>> Begin Exercise data
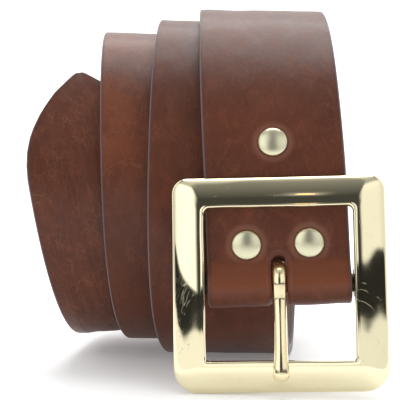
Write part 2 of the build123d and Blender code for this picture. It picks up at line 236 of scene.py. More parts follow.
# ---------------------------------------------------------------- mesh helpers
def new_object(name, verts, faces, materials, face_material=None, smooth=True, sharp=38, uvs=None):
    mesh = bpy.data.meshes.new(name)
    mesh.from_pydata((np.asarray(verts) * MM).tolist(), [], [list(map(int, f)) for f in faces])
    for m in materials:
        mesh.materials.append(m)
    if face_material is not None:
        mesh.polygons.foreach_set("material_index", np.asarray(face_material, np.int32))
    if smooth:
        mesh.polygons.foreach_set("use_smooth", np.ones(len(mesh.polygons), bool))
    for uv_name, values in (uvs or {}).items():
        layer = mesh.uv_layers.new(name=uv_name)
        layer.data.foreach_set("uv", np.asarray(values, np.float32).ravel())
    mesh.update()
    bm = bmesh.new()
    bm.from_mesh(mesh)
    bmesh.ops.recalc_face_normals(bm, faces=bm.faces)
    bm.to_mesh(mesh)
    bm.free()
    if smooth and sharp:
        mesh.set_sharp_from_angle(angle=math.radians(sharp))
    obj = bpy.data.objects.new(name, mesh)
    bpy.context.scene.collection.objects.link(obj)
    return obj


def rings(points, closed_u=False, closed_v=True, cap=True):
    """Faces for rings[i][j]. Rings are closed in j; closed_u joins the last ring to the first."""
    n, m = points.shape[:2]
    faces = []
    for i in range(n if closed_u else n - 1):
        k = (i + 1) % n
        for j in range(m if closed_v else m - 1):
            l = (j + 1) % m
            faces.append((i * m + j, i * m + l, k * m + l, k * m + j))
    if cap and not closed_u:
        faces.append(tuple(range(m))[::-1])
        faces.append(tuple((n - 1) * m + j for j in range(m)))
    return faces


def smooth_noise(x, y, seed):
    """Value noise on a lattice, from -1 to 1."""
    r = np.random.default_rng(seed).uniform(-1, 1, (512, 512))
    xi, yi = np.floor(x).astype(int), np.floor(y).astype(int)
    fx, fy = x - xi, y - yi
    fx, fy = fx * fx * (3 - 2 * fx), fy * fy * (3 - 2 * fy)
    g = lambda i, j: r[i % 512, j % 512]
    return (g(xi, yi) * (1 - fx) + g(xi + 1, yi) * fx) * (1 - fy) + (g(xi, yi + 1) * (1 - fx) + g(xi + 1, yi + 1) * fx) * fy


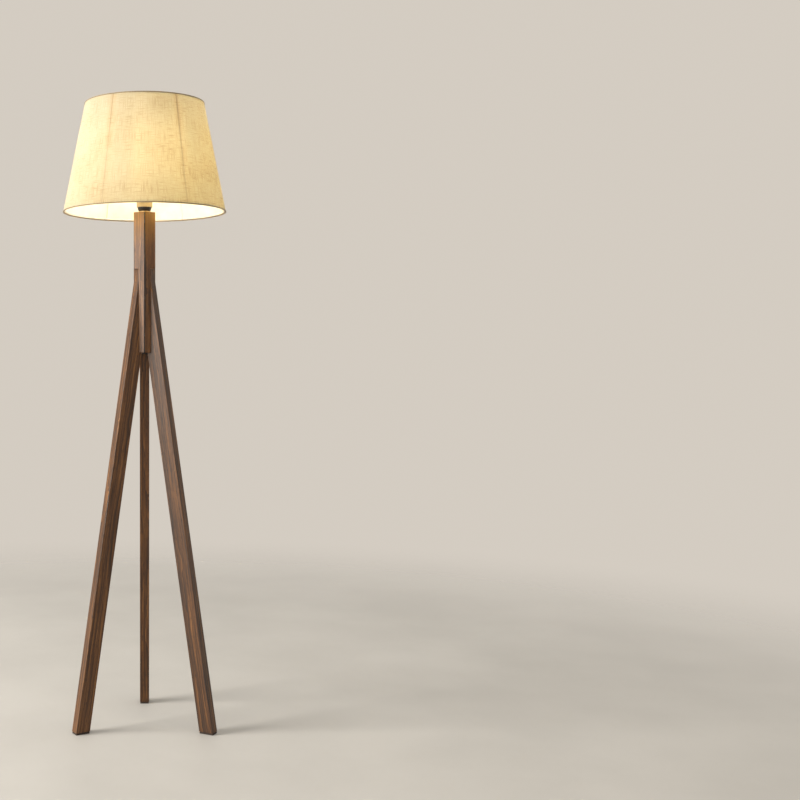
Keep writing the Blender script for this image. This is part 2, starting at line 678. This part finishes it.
>> End Exercise data
Repeat the material above in full, keeping every word.

**Exercise result**
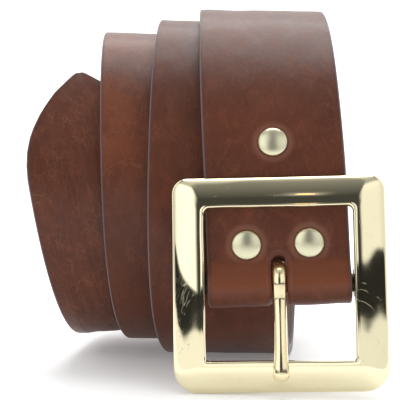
Write part 2 of the build123d and Blender code for this picture. It picks up at line 236 of scene.py. More parts follow.
# ---------------------------------------------------------------- mesh helpers
def new_object(name, verts, faces, materials, face_material=None, smooth=True, sharp=38, uvs=None):
    mesh = bpy.data.meshes.new(name)
    mesh.from_pydata((np.asarray(verts) * MM).tolist(), [], [list(map(int, f)) for f in faces])
    for m in materials:
        mesh.materials.append(m)
    if face_material is not None:
        mesh.polygons.foreach_set("material_index", np.asarray(face_material, np.int32))
    if smooth:
        mesh.polygons.foreach_set("use_smooth", np.ones(len(mesh.polygons), bool))
    for uv_name, values in (uvs or {}).items():
        layer = mesh.uv_layers.new(name=uv_name)
        layer.data.foreach_set("uv", np.asarray(values, np.float32).ravel())
    mesh.update()
    bm = bmesh.new()
    bm.from_mesh(mesh)
    bmesh.ops.recalc_face_normals(bm, faces=bm.faces)
    bm.to_mesh(mesh)
    bm.free()
    if smooth and sharp:
        mesh.set_sharp_from_angle(angle=math.radians(sharp))
    obj = bpy.data.objects.new(name, mesh)
    bpy.context.scene.collection.objects.link(obj)
    return obj


def rings(points, closed_u=False, closed_v=True, cap=True):
    """Faces for rings[i][j]. Rings are closed in j; closed_u joins the last ring to the first."""
    n, m = points.shape[:2]
    faces = []
    for i in range(n if closed_u else n - 1):
        k = (i + 1) % n
        for j in range(m if closed_v else m - 1):
            l = (j + 1) % m
            faces.append((i * m + j, i * m + l, k * m + l, k * m + j))
    if cap and not closed_u:
        faces.append(tuple(range(m))[::-1])
        faces.append(tuple((n - 1) * m + j for j in range(m)))
    return faces


def smooth_noise(x, y, seed):
    """Value noise on a lattice, from -1 to 1."""
    r = np.random.default_rng(seed).uniform(-1, 1, (512, 512))
    xi, yi = np.floor(x).astype(int), np.floor(y).astype(int)
    fx, fy = x - xi, y - yi
    fx, fy = fx * fx * (3 - 2 * fx), fy * fy * (3 - 2 * fy)
    g = lambda i, j: r[i % 512, j % 512]
    return (g(xi, yi) * (1 - fx) + g(xi + 1, yi) * fx) * (1 - fy) + (g(xi, yi + 1) * (1 - fx) + g(xi + 1, yi + 1) * fx) * fy


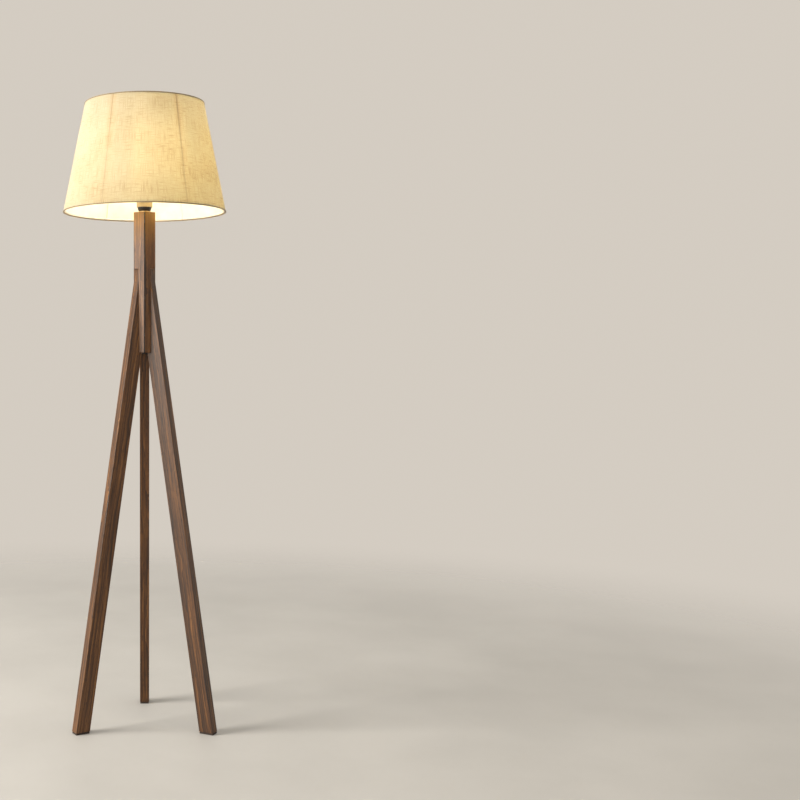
Keep writing the Blender script for this image. This is part 2, starting at line 678. This part finishes it.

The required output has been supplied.